Recounting the Counties And Helping Dad Deliver
It amazes me that reciting the 16 counties of Maine would stir up so much reader mail. Some bolstered my contention that memorizing never stunted intellectual growth, and most wanted me to know he or she could do the English interjections, or the order of French pronouns before the verb. Nobody echoed the advice of an early editor who told me never to memorize anything I could look up. (That's why I can't tell you my own telephone number.) These letters have persuaded me to tell about Arundel, a village here in Maine, but first a few more words about our 16 Maine counties.

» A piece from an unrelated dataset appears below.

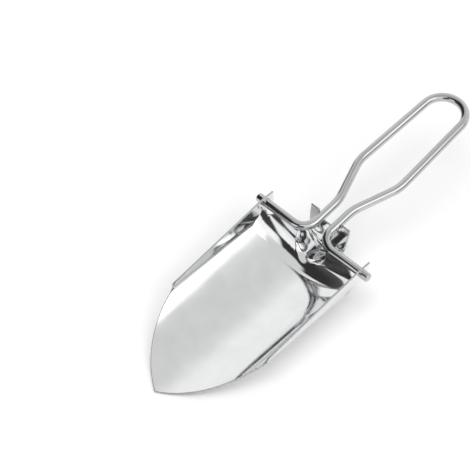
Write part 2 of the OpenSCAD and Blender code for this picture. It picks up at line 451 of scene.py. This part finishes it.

They are: Androscoggin, Aroostook, Cumberland, Franklin, Hancock, Kennebec, Knox, Lincoln, Oxford, Penobscot, Piscataquis, Sagadahoc, Somerset, Waldo, Washington, and York.
Of these, Mother England is the origin of Cumberland, Lincoln, Oxford, Somerset, and York. York is our oldest county and has the oldest records in the archives. Lincoln was second, and was not named for Abraham.
Then we have the counties with American historical names: Franklin, Hancock, Knox, Waldo, and Washington. This leaves the Indian names, all from areas of tribal homelands. They are Androscoggin, Aroostook, Kennebec, Penobscot, and Sagadahoc.
You will notice this leaves Piscataquis. This has usually been dismissed as an Indian word, probably Micmac or Abenaki, meaning "land of our tribe" or some such. School books have made this mistake, and not long ago on our public TV station "Piscataquis" was accepted as an Indian word on a quiz show. If you can find your old Latin dictionary from high school and college days, look up the Latin for "fish" and for "water." You will see at once that the untutored Amerinds were somehow fluent in classical Latin well before high taxes and public education.
Piscataquis County has more than a quarter of a million acres under water. The population density is about four people per square mile. Now, I will tell you about memorizing Arundel.
Arundel was settled early, and was named Cape Porpus because the people came from Massachusetts and didn't know how to spell "porpoise." It had been part of Kennebunkport, but escaped. Nobody knew much about it until Kenneth Roberts wrote his novel about Arnold's march on Quebec in 1775. The title was "Arundel," which author Roberts liked to pronounce "aaron-dell." The town name was then changed to Arundel, which most Mainers call "a-RUN-d'l." Honored was Lord Arundel, Earl of Warder.
It was a no-stop, catch-and-throw station on the old Boston & Maine line to Portland, a whistle-toot sleepy community on the Bangor & Boston Railway Post Office. My father was a railway postal clerk on that run for 42 high-speed years. He didn't go beyond Bangor, but the train was the Boston to Halifax Maritime Express, in its day the fastest over-the-route train in North America. My dad, to hold his job, memorized so many postal addresses that thinking about them perplexes the mind, like considering eternity.
In the city of Boston alone, he knew the street and number of 30,000 firms. That took care of his westbound trip. Eastbound, he worked mail for Wakefield and every other town as far as Dingwall on Cape Breton, on Prince Edward Island. My Dad didn't always know where a place was, but he knew how it got its mail. The next day.
He was required to report at the Boston post office periodically to "put up" an examination on some part of his distribution area. He was permitted a small margin of error, but his own desire to be right was more compelling. He'd get tested on Boston city and score 99.97 percent. Then he'd go home and study so next time he'd do better.
Our mother and my sister and I helped Dad study. He had cards, the size of a businessman's, with an address on the front. The proper destination for a letter to that address was keyed on the back of his card. A letter to Boston might go to Grove Hall substation, by such-and-such a varied route. One of us would read an address to Dad, and when he answered we'd turn the card and check him. We did that by hours, until our mother, my sister, and I knew our US postal delivery schemes as well as he did.
SO I was in school one day, we were studying American history, and we came to Benjamin Frank-lin, our first postmaster general. He had laid out our post roads. His route from Boston to Augusta, Maine, went right through our little town of Freeport. We still had the old "post hotel" where stagecoach passengers stayed the night and the horses were stabled. Our teacher asked us to make a list of the towns the stagecoach went through to come from Boston to Freeport.
Duck soup! I wrote all the town names our mail train pouched on, direct and connecting, and it took me all of two minutes and three sheets of paper. And when school let out, our teacher gave me a note for my mom. It said, in substance, that at times I was obnoxious by intruding nonsense at serious moments, and today I had done so during history lesson, distracting her and my fellow pupils about the towns between here and Boston. Would my mother aid and assist?
My mother, who was very special to me, read this note and asked, "What's this all about?" I told her about my list of towns, and she looked at the list I'd given my teacher. "Humph!" she said. "We'll forget about that. Now, scat! Git! Out of my kitchen!" As I headed for the living room, my mother, the postal clerk's wife, called after me, "You left out Arundel!"